The fall then was shaped by two factors: 1) a punitive and absurd teacher evaluation system that had pushed people over the edge; and 2) what the consortium represented—the prospect of creating our own assessments based on the curriculum we taught and that truly prepared students to be college ready an
d provided them with practical life skills. Together, these factors created the fodder for resistance—we knew what we were against, and we knew what we wanted. Water-cooler chats of opting out became a common occurrence. As more teachers became agitated, the possibility of resisting a test became more and more a reality. An ad hoc group of educators began having more serious conversations and hosting organizing meetings among the whole staff.

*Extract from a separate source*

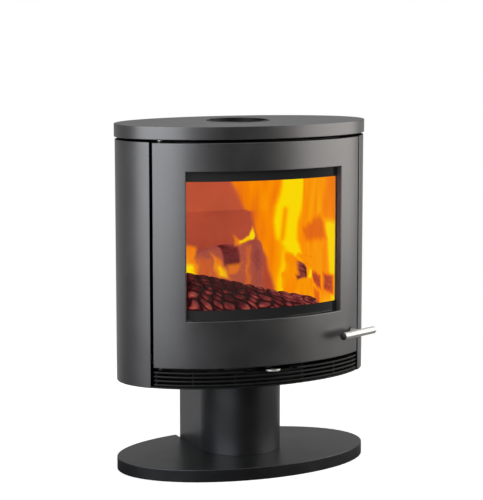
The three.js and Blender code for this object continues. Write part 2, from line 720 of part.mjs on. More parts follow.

Teachers were not the only ones talking about the opt-out movement. Parents discussed testing requirements for their students in a PTA meeting. Our administration made sure they understood what each test meant for their children and what their rights were as parents. Students too joined in the discussion. The student government set up a table during parent-teacher conferences to give parents information about the tests their children take throughout high school, the stakes attached to those exams, and their rights. Parents began submitting opt-out letters for the ELA assessment exam. During parent-teacher conferences, teachers had the opportunity to talk to parents about their thoughts on the tests. One parent put it very clearly: “Why should my student spend class time on a test that doesn’t matter for her?” Another parent at first took the position that it wasn’t really that big a deal. Then as she talked, she stopped and said, “Unless it’s a bad experience for the students. I don’t want my child being put through that test if it will make him feel bad—he already feels insecure about speaking English.” Our administrators, along with Chancellor Carmen Fariña, supported all parents’ right to opt out. A week before the exam more than 50 percent of parents had opted their children out of the performance assessment.